I wasn’t trying to achieve anything, I was trying to freeze situations. And I’ve frozen a moment of tenderness between father and son in an uncommon environment, and because of that looks really universal!
Advice:
When shooting photos in a place like that one has to use a grey card because of the green light (trees), and the reddish light (ground) so you can easily neutralize your pics, and be very careful to the exposition because huge very dark clouds alternate very quickly with an incredibly bright sun, so you have to keep in mind that you will easily be able to blow your highlight or shoot a very dark pic.
Inspiration:
I’m addicted to how the world looks through a lens. How the device in my hands can control what we see and how we see it. It’s quite simply one of the most interesting phenomena I’ve ever encountered. The fact that this process can make us feel a certain way or understand a message or follow a story is fascinating to me. I love it when a simple picture succeeds at doing that.
About the Photographer
I started shooting photos paying attention to what I was doing only ten years ago, when I bought my first DSLR. I read the manual (very important IMHO).
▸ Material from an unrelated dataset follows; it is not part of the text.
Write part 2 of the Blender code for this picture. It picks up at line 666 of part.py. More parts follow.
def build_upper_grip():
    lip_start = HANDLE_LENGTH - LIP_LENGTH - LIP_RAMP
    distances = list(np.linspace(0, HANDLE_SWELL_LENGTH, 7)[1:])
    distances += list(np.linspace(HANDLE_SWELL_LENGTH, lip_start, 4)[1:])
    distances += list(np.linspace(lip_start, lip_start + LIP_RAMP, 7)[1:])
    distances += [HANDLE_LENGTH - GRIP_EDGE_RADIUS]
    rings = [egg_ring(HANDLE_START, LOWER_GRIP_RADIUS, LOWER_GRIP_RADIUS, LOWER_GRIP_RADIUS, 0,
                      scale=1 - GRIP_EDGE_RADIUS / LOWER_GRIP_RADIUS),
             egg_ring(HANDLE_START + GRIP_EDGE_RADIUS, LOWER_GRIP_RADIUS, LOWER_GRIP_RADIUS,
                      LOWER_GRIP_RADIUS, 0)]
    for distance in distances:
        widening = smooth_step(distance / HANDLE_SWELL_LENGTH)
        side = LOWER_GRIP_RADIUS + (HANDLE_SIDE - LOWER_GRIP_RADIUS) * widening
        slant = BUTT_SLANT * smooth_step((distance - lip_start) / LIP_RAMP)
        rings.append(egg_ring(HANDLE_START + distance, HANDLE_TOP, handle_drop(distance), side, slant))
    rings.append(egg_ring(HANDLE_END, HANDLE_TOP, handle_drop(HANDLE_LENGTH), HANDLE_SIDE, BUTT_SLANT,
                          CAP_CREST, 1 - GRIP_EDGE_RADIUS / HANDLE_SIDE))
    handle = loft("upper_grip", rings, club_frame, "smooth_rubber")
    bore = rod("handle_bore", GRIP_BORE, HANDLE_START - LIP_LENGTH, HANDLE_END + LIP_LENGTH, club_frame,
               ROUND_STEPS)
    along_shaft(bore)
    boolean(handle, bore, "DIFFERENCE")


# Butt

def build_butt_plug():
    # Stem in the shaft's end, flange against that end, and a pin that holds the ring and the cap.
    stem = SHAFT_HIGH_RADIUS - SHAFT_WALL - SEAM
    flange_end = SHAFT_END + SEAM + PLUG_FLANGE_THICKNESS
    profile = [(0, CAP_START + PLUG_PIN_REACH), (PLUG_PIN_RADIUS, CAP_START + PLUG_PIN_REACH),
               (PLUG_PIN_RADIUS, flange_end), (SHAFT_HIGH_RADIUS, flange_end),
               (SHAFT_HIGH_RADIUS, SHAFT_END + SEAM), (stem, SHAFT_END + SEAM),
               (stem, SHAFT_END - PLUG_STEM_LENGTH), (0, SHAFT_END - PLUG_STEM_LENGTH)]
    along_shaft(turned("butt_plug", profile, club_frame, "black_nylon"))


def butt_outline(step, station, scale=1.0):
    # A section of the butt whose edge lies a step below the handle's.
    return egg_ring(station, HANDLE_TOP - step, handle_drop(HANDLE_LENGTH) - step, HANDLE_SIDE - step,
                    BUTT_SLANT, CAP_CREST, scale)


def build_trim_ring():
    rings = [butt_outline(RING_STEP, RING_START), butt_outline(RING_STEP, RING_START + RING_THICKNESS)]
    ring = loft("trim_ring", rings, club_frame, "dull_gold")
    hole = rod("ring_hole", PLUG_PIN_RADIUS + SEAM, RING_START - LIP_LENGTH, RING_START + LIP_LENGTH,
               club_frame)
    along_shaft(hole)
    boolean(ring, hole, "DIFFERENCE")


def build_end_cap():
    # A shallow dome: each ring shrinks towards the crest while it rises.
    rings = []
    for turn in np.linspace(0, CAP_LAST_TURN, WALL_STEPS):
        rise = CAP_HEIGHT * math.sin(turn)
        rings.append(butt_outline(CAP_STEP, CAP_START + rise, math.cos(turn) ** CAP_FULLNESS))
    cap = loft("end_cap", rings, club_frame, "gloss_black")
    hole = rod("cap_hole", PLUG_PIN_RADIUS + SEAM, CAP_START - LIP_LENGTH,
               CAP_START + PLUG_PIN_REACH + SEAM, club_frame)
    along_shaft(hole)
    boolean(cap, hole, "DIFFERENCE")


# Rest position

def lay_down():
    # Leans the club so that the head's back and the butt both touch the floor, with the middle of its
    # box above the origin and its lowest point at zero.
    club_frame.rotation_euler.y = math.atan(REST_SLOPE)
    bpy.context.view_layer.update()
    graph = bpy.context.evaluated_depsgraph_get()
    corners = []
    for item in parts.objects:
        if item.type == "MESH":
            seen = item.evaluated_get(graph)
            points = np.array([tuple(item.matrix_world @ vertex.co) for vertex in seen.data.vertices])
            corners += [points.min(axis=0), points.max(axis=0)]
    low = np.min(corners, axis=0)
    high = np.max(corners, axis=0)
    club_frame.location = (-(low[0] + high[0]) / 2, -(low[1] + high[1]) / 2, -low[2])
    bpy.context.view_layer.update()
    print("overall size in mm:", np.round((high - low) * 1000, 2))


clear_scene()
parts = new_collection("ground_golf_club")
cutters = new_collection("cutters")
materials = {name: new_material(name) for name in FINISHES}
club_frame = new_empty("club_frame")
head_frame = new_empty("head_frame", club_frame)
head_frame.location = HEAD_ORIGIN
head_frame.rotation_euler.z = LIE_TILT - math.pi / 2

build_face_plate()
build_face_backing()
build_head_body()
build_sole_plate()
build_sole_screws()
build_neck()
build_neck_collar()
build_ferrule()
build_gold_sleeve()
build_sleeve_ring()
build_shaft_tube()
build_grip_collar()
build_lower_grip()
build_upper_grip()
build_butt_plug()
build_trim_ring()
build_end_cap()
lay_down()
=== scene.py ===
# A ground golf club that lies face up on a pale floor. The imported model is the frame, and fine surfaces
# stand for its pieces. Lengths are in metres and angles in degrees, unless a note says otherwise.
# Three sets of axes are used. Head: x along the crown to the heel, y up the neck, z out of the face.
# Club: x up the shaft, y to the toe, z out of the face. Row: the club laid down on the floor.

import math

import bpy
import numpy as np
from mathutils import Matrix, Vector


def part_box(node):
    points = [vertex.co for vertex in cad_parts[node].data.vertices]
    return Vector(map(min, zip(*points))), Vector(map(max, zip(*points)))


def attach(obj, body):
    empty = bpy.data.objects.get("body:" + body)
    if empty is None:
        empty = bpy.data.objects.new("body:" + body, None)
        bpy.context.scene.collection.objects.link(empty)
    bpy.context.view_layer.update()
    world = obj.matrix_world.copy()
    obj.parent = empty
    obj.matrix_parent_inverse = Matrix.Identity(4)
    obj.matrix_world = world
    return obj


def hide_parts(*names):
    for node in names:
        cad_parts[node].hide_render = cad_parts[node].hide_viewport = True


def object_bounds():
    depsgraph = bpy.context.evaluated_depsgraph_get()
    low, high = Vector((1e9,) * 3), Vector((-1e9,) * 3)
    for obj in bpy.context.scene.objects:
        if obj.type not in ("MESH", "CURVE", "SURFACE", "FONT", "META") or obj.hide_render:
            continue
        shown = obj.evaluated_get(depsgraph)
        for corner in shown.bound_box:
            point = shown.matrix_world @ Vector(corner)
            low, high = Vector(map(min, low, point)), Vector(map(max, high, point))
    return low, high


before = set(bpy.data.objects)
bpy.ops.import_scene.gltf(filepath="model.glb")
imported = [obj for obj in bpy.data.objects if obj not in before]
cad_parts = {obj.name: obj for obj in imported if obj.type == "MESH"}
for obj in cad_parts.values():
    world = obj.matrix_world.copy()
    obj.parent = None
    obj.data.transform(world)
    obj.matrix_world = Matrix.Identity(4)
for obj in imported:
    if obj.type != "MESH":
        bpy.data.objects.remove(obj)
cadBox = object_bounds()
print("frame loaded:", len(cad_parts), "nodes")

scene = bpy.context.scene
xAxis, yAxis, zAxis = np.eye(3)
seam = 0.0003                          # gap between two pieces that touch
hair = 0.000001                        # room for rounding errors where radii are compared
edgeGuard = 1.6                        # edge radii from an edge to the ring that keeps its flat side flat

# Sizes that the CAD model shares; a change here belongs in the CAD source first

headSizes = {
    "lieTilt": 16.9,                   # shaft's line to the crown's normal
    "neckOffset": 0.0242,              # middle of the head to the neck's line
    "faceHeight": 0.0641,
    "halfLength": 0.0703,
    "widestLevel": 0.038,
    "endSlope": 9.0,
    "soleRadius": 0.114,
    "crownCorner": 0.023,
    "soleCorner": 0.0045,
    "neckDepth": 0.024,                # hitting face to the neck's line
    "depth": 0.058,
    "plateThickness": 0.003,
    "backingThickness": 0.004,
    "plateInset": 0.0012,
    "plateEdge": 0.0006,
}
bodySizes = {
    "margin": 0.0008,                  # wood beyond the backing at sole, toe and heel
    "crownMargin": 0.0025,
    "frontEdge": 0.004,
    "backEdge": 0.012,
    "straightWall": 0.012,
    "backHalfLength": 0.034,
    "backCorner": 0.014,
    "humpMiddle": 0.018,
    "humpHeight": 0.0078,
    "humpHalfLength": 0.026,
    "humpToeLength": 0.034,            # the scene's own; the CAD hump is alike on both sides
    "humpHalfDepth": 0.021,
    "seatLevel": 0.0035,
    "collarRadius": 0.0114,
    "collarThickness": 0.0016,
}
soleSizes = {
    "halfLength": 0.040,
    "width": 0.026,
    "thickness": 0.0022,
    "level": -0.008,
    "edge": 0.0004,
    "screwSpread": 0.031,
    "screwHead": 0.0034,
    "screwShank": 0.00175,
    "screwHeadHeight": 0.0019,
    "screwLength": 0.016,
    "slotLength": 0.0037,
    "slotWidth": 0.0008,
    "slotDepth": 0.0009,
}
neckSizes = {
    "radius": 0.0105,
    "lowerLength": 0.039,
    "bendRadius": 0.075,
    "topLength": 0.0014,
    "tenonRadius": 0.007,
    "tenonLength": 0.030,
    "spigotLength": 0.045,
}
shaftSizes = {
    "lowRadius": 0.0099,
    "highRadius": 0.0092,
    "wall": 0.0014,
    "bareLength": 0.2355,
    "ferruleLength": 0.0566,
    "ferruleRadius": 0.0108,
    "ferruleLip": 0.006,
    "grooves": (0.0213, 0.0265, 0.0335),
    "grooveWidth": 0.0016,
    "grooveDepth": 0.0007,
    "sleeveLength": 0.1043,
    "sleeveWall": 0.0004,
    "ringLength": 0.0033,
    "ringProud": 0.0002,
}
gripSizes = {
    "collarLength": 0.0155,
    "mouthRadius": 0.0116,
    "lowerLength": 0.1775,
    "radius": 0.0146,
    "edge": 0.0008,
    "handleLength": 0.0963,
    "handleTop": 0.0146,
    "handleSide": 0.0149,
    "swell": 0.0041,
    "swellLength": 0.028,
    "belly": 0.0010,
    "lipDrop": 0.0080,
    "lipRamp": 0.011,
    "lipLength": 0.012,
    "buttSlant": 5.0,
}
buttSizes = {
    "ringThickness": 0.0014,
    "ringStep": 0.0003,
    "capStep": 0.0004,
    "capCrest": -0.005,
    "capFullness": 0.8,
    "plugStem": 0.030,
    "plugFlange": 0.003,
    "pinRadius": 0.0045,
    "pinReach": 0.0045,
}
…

I shot 20 more or less jpgs, I thought they were rather different from the original scene, I set the camera on raw and never ever took a jpg any more.. My travel photos have been published one several magazines from different countries and books (between them Jared Diamond’s latest book on Papua: The World until yesterday), have been used by Greenpeace Australia, Sweden and Finland in campaigns for Papua . In the last three years I did four exhibitions of portraits (dogs), still life (fruit, vegetables, food), travel photos. Preparing an other portrait one (humans), and a street photography one.